(EXERCISE REQUIREMENTS)
Each line from the beginning of the data below through the line containing "lean = radians(slant)" should be repeated exactly, please.

======== DATA SHOWN

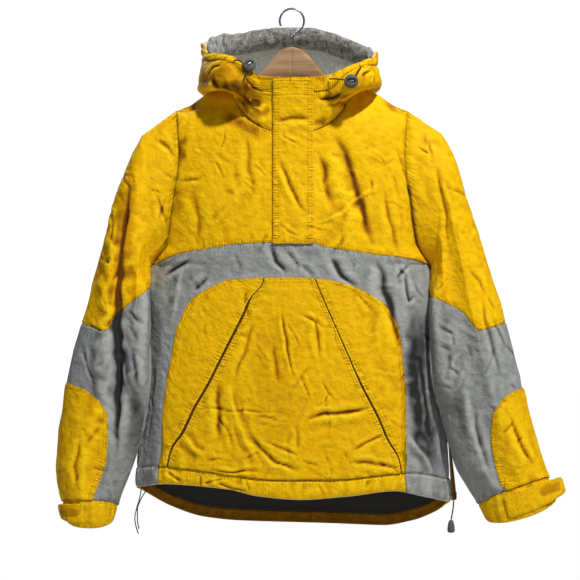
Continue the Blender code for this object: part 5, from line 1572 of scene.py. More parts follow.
def make_locks():
    """The two cord locks on the hood, each with its slot, its bar, its loop of cord and its tail."""
    hoops = hood_hoops()
    high = np.linspace(0, pi, 49)[:, None]
    round_it = np.linspace(0, 2 * pi, 73)[None, :-1]
    ball = np.stack([np.sin(high) * np.cos(round_it), -np.cos(high) + 0 * round_it,
                     np.sin(high) * np.sin(round_it)], axis=-1)
    wide, narrow, depth = LOCK_SLOT
    for word, (x, drop, loop_reach, tail_reach, slant) in LOCKS.items():
        point, outward = hood_place(hoops, x, drop)
        middle = point + outward * (LOCK_HALF_DEPTH + LOCK_GAP)
        turn = np.array(Vector((0, -1, 0)).rotation_difference(Vector(outward)).to_matrix())
        flat = ball * np.array([LOCK_RADIUS, LOCK_HALF_DEPTH, LOCK_RADIUS])
        flat = flat * (1 - 0.10 * step_up(0.55, 1.0, -ball[..., 1:2]))
        lean = radians(slant)
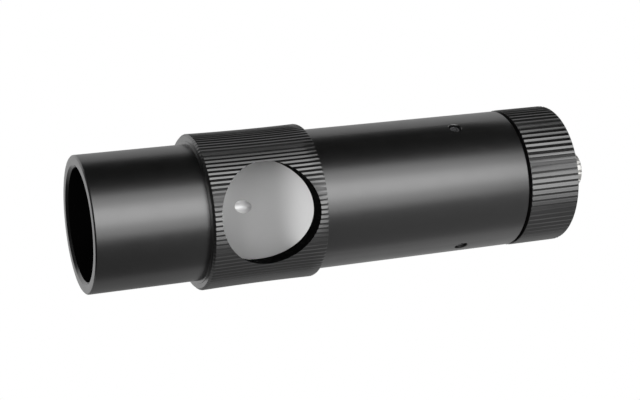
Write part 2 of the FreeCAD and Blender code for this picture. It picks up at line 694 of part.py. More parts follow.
def make_switch():
    """Push switch in the cap's end wall, from its terminal to its button."""
    stem_bore = f"({STEM_R} + slip_clearance)"
    turned("switch_bushing", [
        (stem_bore, BUSHING_BOTTOM),
        (SWITCH_R, BUSHING_BOTTOM),
        (SWITCH_R, CAP_WALL),
        (BUSHING_R, CAP_WALL),
        (BUSHING_R, BUSHING_TOP),
        (stem_bore, BUSHING_TOP),
    ])
    cavity_r = f"({SWITCH_R} - switch_body_wall)"
    turned("switch_body", [
        ("0", SWITCH_BOTTOM),
        (SWITCH_R, SWITCH_BOTTOM),
        (SWITCH_R, BUSHING_BOTTOM),
        (cavity_r, BUSHING_BOTTOM),
        (cavity_r, SWITCH_FLOOR),
        ("0", SWITCH_FLOOR),
    ])
    turned("switch_terminal", [
        ("0", f"{SWITCH_BOTTOM} - terminal_length"),
        ("terminal_diameter / 2", f"{SWITCH_BOTTOM} - terminal_length"),
        ("terminal_diameter / 2", SWITCH_BOTTOM),
        ("0", SWITCH_BOTTOM),
    ])
    sleeve("switch_washer", "washer_diameter / 2", f"({BUSHING_R} + thread_clearance)",
           CAP_REAR, WASHER_TOP)
    make_nut()
    make_push_button()
    coil_spring("button_spring", "button_spring_coil", "button_spring_wire",
                "button_spring_pitch", SWITCH_FLOOR, STOP_BOTTOM)
    coil_spring("tail_spring", "tail_spring_coil", "tail_spring_wire", "tail_spring_pitch",
                f"({CELL_TOP} + tail_spring_gap)", SWITCH_BOTTOM)


make_body_tube()
make_window_collar()
make_target_plug()
for screw_number in range(1, int(value("screw_count")) + 1):
    make_adjusting_screw(screw_number)
make_laser_carrier()
make_pivot_ring()
make_laser_module()
make_battery()
sleeve("seal_ring", f"({TUBE_R} - seal_setback)", f"({REAR_BORE_R} + thread_clearance)",
       "tube_length", CAP_FRONT)
make_rear_cap()
make_switch()
doc.recompute()

# Nothing is written unless every object and every sub-part came out sound
for item in doc.Objects:
    if "Invalid" in item.State or "Error" in item.State:
        raise RuntimeError(f"{item.Label} did not build: {item.State}")
for node, piece in NODES.items():
    if piece.Shape.isNull() or not piece.Shape.isValid():
        raise RuntimeError(f"{node} has no sound shape")

os.makedirs("parts", exist_ok=True)
for node, piece in NODES.items():
    piece.Shape.exportStep(f"parts/{node}.step")
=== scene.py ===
"""Portrait of a telescope collimator: finer visible pieces, finishes, studio and camera.

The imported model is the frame. Sizes in the classes are millimetres, and everything in
Blender is metres, in the same frame: +Z is the tube's axis, from the nose to the push
button, and the sight window faces -Y. A place along the axis, such as a shoulder, a seat
or a bottom, is its height over the nose's open end.
"""

import logging
import math
from collections.abc import Callable, Iterable, Sequence
from dataclasses import dataclass, field
from enum import Enum
from typing import Any

import bmesh
import bpy
from mathutils import Euler, Matrix, Vector

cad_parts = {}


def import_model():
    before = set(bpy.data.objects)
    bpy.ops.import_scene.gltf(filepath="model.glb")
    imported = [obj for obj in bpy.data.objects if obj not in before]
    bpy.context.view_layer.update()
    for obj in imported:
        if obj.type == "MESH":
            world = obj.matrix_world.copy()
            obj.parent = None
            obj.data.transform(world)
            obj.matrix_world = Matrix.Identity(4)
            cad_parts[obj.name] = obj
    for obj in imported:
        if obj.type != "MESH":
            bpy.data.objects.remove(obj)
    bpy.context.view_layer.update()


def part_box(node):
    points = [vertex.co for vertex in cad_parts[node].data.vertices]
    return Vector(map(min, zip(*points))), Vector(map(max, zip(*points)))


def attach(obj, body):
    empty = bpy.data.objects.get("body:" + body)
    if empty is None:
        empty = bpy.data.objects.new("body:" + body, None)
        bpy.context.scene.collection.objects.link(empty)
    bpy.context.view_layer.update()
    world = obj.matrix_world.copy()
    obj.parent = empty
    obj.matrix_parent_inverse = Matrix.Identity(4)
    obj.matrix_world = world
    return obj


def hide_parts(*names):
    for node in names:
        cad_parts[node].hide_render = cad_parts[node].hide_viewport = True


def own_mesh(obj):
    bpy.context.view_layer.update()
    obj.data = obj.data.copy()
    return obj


MM = 0.001
FULL_TURN = 2 * math.pi
# Steps round a smooth turned piece, enough for a glossy surface to show no facets
SMOOTH_STEPS = 256
# Steps round a screw or its hole, which are small
SCREW_STEPS = 64
# Within these distances, in metres, vertices are joined, and are found again
JOIN_WITHIN = 1e-7
FIND_WITHIN = 1e-6
log = logging.getLogger("collimator")

# A corner of a turned profile: radius, height, and how much the corner is softened
Corner = tuple[float, float, float]


def linear(hex_colour: str) -> tuple[float, float, float, float]:
    """Turns an sRGB hex colour to the linear values that shaders take.

    Args:
        hex_colour: Six hex digits after a hash.

    Returns:
        Linear red, green, blue and an alpha of 1.
    """
    parts = (int(hex_colour[i:i + 2], 16) / 255 for i in (1, 3, 5))
    red, green, blue = (c / 12.92 if c <= 0.04045 else ((c + 0.055) / 1.055) ** 2.4 for c in parts)
    return red, green, blue, 1.0


def add_node(tree: bpy.types.NodeTree, kind: str, settings: dict[Any, Any] | None = None,
             links: dict[Any, bpy.types.NodeSocket] | None = None) -> bpy.types.Node:
    """Adds a node with its settings and links.

    Args:
        tree: The node tree to add to.
        kind: The node's type name.
        settings: Values by attribute (lower case) or by input socket (name or number).
        links: Output sockets by the input that they feed.

    Returns:
        The new node.
    """
    node = tree.nodes.new(kind)
    for name, value in (settings or {}).items():
        if isinstance(name, str) and name[0].islower():
            setattr(node, name, value)
        else:
            node.inputs[name].default_value = value
    for name, source in (links or {}).items():
        tree.links.new(source, node.inputs[name])
    return node


def empty_tree(owner: bpy.types.Material | bpy.types.World) -> bpy.types.NodeTree:
    """Turns on the nodes of a material or world, and takes out those that it starts with.

    Args:
        owner: The material or world.

    Returns:
        Its node tree, empty.
    """
    owner.use_nodes = True
    owner.node_tree.nodes.clear()
    return owner.node_tree


class Grain(Enum):
    """Which way the fine marks of a finish run."""

    EVEN = "even"
    TURNED = "turned"


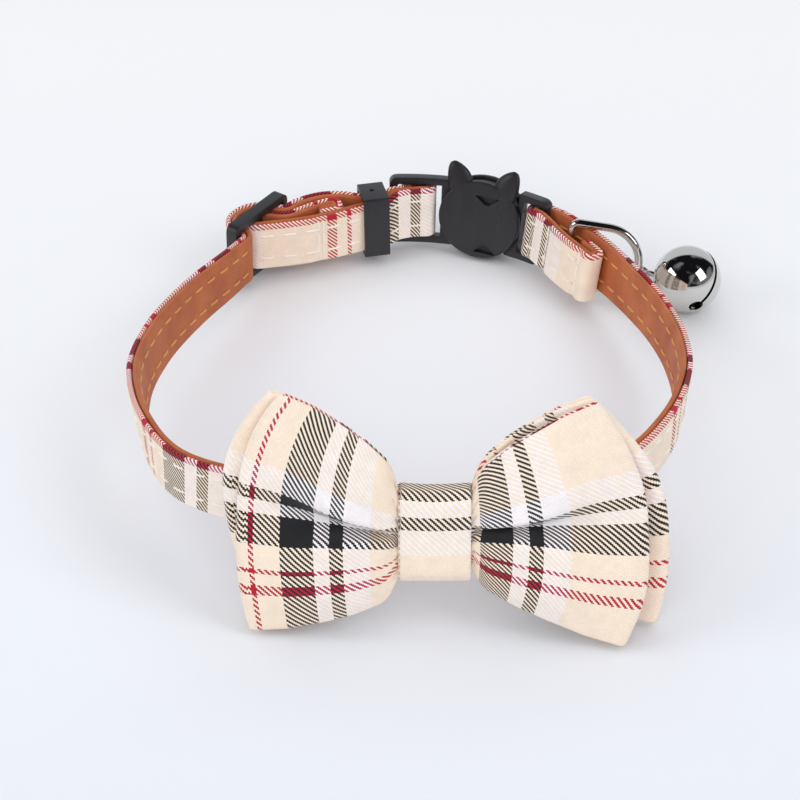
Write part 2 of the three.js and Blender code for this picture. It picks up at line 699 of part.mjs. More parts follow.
function bellSolid() {
  const { radius, shell, slit, hole } = bell;
  const outer = new THREE.SphereGeometry(radius, 22, 14);
  const inner = new THREE.SphereGeometry(radius - shell, 16, 10);
  const slitEnd = radians(bell.slitEnd);
  const reach = radius * 1.2;
  const wedge = new THREE.Shape().absarc(0, 0, reach, -slitEnd, slitEnd).lineTo(0, 0);
  const slot = slab(wedge, -slit / 2, slit / 2, 12);
  const eye = (side) => {
    const made = new THREE.CylinderGeometry(hole / 2, hole / 2, reach, 10).translate(0, reach / 2, 0);
    return made.rotateZ(-Math.PI / 2).rotateY(side * slitEnd);
  };
  const turned = geometryOf(cut(outer, inner, slot, eye(1), eye(-1)));
  const third = bell.mouth.clone().cross(bell.slitNormal).normalize();
  const basis = new THREE.Matrix4().makeBasis(bell.mouth, third.clone().cross(bell.mouth), third);
  turned.applyMatrix4(basis.setPosition(bell.middle));
  const middle = bell.middle.clone().addScaledVector(staple.toward, staple.reach);
  const sideways = staple.toward.clone().cross(up).normalize();
  return joined(turned, wireLoop(circlePoints(middle, sideways, staple.radius, 16), staple.wire));
}

function pelletGeometry() {
  const made = new THREE.SphereGeometry(pellet.radius, 12, 8);
  const drop = bell.radius - bell.shell - pellet.radius - pellet.gap;
  return made.translate(bell.middle.x, bell.middle.y, bell.middle.z - drop);
}

// ---- the collar ----

const finishes = {
  cloth: { color: 0xd9c7ae, roughness: 0.95, metalness: 0 },
  leather: { color: 0xb06a4a, roughness: 0.55, metalness: 0 },
  plastic: { color: 0x1d1d20, roughness: 0.6, metalness: 0 },
  nickel: { color: 0xc9c7c2, roughness: 0.2, metalness: 1 },
};

function piece(name, geometry, finish) {
  const made = new THREE.Mesh(geometry, new THREE.MeshStandardMaterial(finishes[finish]));
  made.name = name;
  return made;
}

const collarGroup = new THREE.Group();
collarGroup.add(
  piece("strap_face", strapFace, "cloth"),
  piece("strap_lining", strapLining, "leather"),
  piece("buckle_socket", bentGeometry(geometryOf(socketSolid())), "plastic"),
  piece("buckle_prong", bentGeometry(geometryOf(prongSolid())), "plastic"),
);

const bowGroup = new THREE.Group();
bowGroup.position.copy(bow.knot);
bowGroup.rotation.x = -radians(bow.lean);
bowGroup.add(
  piece("bow_front", bowGeometry(bows.front), "cloth"),
  piece("bow_back", bowGeometry(bows.back), "cloth"),
  piece("bow_knot", knotGeometry(), "cloth"),
);

const slide = piece("slide_adjuster", geometryOf(adjusterSolid()), "plastic");
slide.position.copy(adjuster.middle);
slide.rotation.z = radians(adjuster.turn);

const loop = piece("keeper_loop", keeperGeometry(), "plastic");
loop.position.copy(keeper.middle);
loop.rotation.set(-radians(keeper.lean), 0, radians(keeper.turn), "ZXY");

const jumpPoints = circlePoints(jump.middle, jump.normal, jump.radius, 18);
collarGroup.add(
  bowGroup,
  slide,
  loop,
  piece("d_ring", wireLoop(ringPoints(), ring.wire), "nickel"),
  piece("bell_ring", wireLoop(jumpPoints, jump.wire), "nickel"),
  piece("bell_shell", geometryOf(bellSolid()), "nickel"),
  piece("bell_pellet", pelletGeometry(), "nickel"),
);

// The origin is the middle of the collar's base.
const bounds = new THREE.Box3().setFromObject(collarGroup, true);
const centre = bounds.getCenter(new THREE.Vector3());
collarGroup.position.set(-centre.x, -centre.y, -bounds.min.z);

export default collarGroup;
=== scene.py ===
from math import ceil, copysign, cos, degrees, dist, exp, floor, hypot, pi, radians, sin

import bmesh
import bpy
from mathutils import Matrix, Vector


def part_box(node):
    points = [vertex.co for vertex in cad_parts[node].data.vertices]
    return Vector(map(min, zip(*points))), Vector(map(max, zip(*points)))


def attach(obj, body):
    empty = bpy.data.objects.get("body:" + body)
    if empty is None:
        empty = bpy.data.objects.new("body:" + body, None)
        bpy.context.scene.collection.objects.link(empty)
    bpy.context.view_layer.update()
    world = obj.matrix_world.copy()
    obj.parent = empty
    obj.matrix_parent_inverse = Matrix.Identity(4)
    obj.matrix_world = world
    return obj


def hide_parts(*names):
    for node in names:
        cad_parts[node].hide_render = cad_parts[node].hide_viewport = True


# A cat's collar with a double bow tie, a breakaway buckle and a jingle bell, dressed over its fixed frame.
# Lengths are millimetres in the collar's own drawing, and toFrame puts a drawn point in the frame.

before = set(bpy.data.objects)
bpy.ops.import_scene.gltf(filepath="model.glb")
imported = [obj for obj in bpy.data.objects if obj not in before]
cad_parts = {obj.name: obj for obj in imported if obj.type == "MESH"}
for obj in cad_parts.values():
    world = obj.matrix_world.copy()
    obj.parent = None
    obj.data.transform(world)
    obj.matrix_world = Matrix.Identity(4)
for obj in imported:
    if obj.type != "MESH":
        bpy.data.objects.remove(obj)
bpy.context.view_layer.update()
print("frame loaded")

mm = 0.001


def middleOf(node):
    low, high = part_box(node)
    return (low + high) / 2


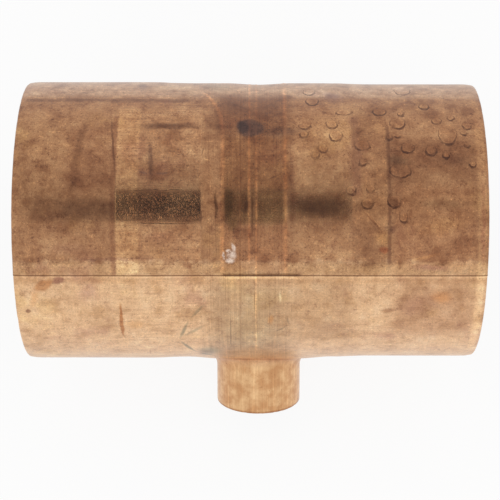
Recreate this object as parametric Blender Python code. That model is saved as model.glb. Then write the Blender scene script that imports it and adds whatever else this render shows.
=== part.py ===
# Wrought copper reducing tee for sweat joints: a 4 in. run with a 1 in. outlet, formed in one piece.
#
# The fitting's own frame has the run along X and the outlet along -Z, with its origin where the two
# axes cross. The finished part lies as it comes to rest on a bench: on the backs of its two run cups
# and on the lowest point of the outlet's rim. The world origin is under the middle of its box.

import math

import bmesh
import bpy
from mathutils import Matrix, Vector

MM = 0.001

# Run, which takes 4 1/8 in. (104.8 mm) tube at both ends
RUN_CUP_BORE = 104.9 * MM
RUN_CUP_DEPTH = 54.9 * MM
RUN_CUP_WALL = 2.5 * MM
RUN_STOP_HEIGHT = 1.0 * MM      # how far the body's bore stands in from the cup's, as the tube stop
RUN_OUTSIDE_DROP = 0.3 * MM     # how far the body's outside lies below the cup's
RUN_SHOULDER = 2.5 * MM         # length of the slope between body and cup
LEFT_LAND = 12.6 * MM           # from the foot of the crotch to the left tube stop
RIGHT_LAND = 6.4 * MM           # from the foot of the crotch to the right tube stop

# Outlet, which takes 1 1/8 in. (28.6 mm) tube
OUTLET_CUP_BORE = 28.7 * MM
OUTLET_CUP_DEPTH = 23.1 * MM
OUTLET_CUP_WALL = 2.8 * MM
OUTLET_STOP_HEIGHT = 0.8 * MM
OUTLET_SHOULDER = 0.8 * MM      # length of the slope between the outlet's throat and its cup

# Drawn crotch where the outlet leaves the run
CROTCH_OUTSIDE = 6.5 * MM       # fillet radius on the outside
CROTCH_INSIDE = 1.8 * MM        # rounding radius on the inside

# Shallow hollow that forming leaves in the wall opposite the outlet
DIP_DEPTH = 0.6 * MM
DIP_LENGTH = 26.0 * MM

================

(ANSWER TO THIS TASK)
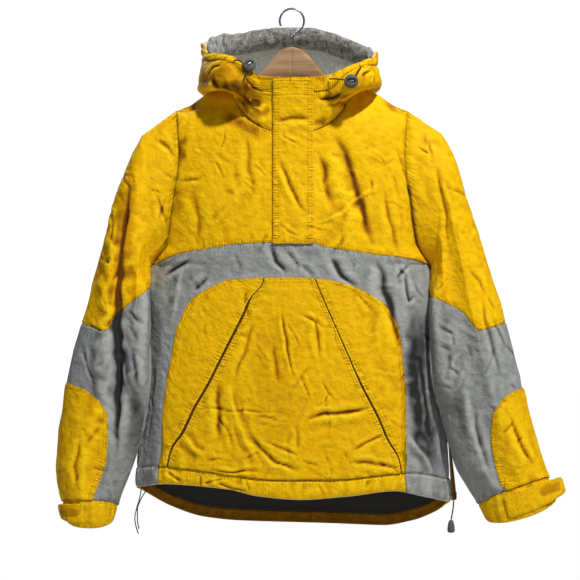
Continue the Blender code for this object: part 5, from line 1572 of scene.py. More parts follow.
def make_locks():
    """The two cord locks on the hood, each with its slot, its bar, its loop of cord and its tail."""
    hoops = hood_hoops()
    high = np.linspace(0, pi, 49)[:, None]
    round_it = np.linspace(0, 2 * pi, 73)[None, :-1]
    ball = np.stack([np.sin(high) * np.cos(round_it), -np.cos(high) + 0 * round_it,
                     np.sin(high) * np.sin(round_it)], axis=-1)
    wide, narrow, depth = LOCK_SLOT
    for word, (x, drop, loop_reach, tail_reach, slant) in LOCKS.items():
        point, outward = hood_place(hoops, x, drop)
        middle = point + outward * (LOCK_HALF_DEPTH + LOCK_GAP)
        turn = np.array(Vector((0, -1, 0)).rotation_difference(Vector(outward)).to_matrix())
        flat = ball * np.array([LOCK_RADIUS, LOCK_HALF_DEPTH, LOCK_RADIUS])
        flat = flat * (1 - 0.10 * step_up(0.55, 1.0, -ball[..., 1:2]))
        lean = radians(slant)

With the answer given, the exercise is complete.